I saw a bumper sticker once that cracked me up. It read,
From the early Church on, the second coming has been imminently expected - and even falsely predicted - so many, many times. But however long our Lord tarries, we are expected to live as though He might return tomorrow morning, and that's the really important point.
Barbara Rossing is an ELCA Lutheran "teaching theologian"--another ultra-liberal feminazi, of course.
I once knew her. (I knew them all!!!!)
That one always gives me the giggles too.
Here's one I saw, on an American Indian's truck once, had me awed by the honesty:
"Trust the Federal Government? Sure! Ask any Indian!"
Let's make sure we're not confusing millenialism views with tribulation views. The "Left Behind" series espouses a pre-tribulational view.
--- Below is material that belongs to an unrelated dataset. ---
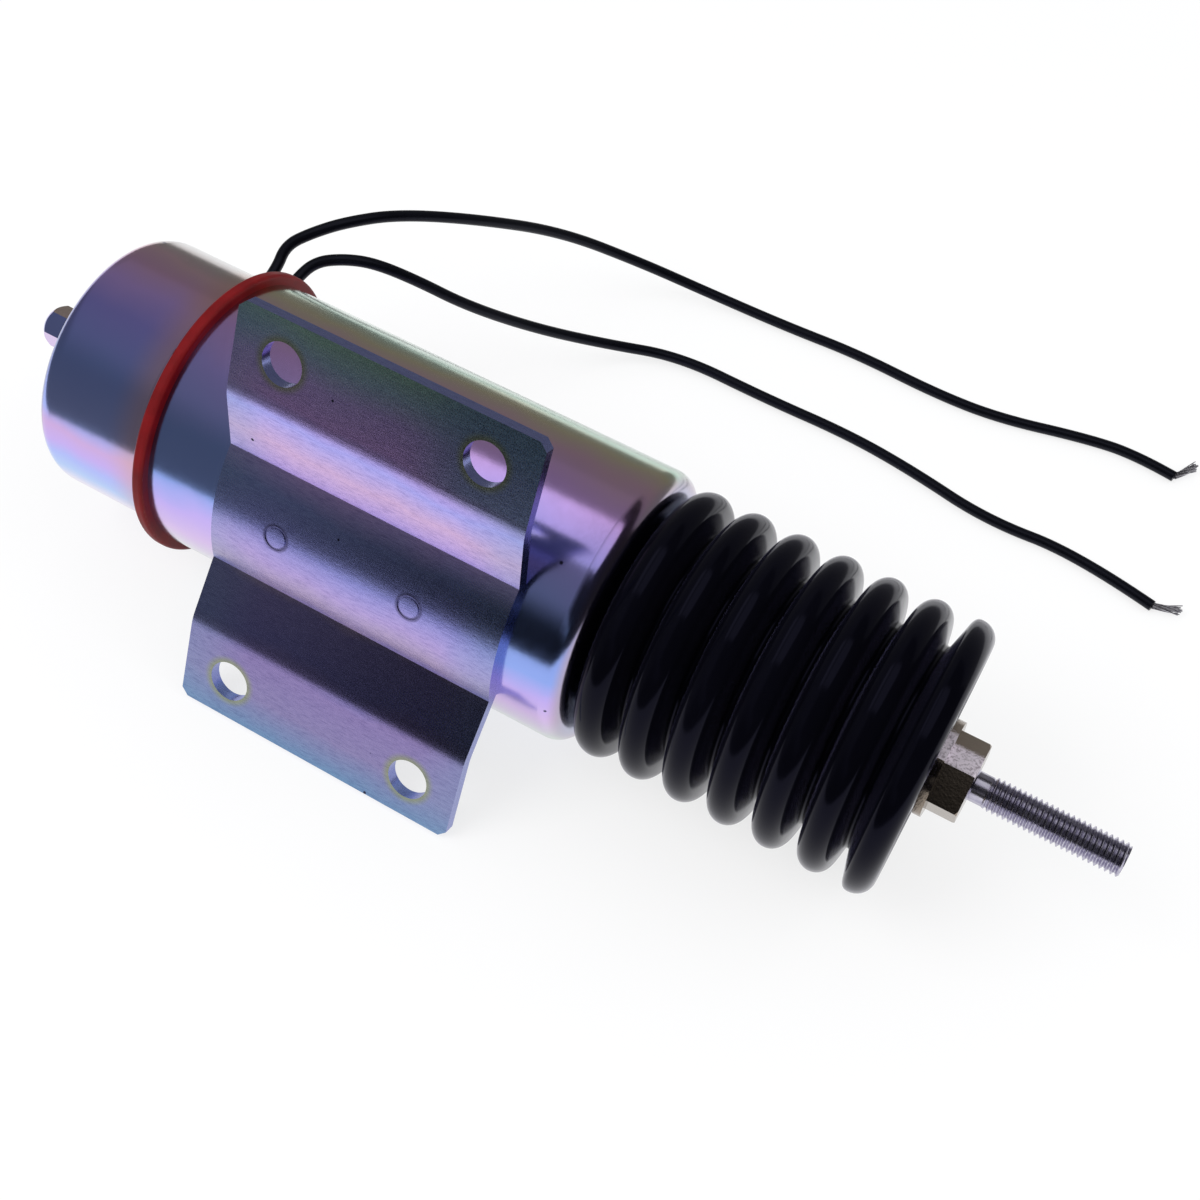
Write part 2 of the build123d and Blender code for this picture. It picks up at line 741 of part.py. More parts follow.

Many evangelicals believe that, while others espouse mid-trib, and post-trib. Then added to that are the various combinations of pre-mil, a-mil, and post-mil.
I remember being in a Freshman Bible class hearing about all these views and it blew my mind. I had only ever heard one view.
Pre-trib, mid-trib, post-trib etc are all subsets of premillennialism, and I think even premillennialism itself is in a minority among the wider Christendom.
I don't see too much post-trib these days: it is either pre-trib or straight idealist amillennialism or preterist postmillennialism or amillennialism.
Maybe you don't see too much post-trib these days, but I hear a lot of post-trib pre-millennialism. Frankly, I'm more of the "pan-trib" persuasion, though. It will all pan out in the end. I just need to be ready whenever it happens.
In fairness, the academic dispensationalists, such as John Walvoord of Dallas Theological Seminary, distanced themselves from the predictions of the popularizers. In recent years, that seminary has become dominated by advocates of progressive dispensationalism, which is essentially a baby step back toward covenant theology.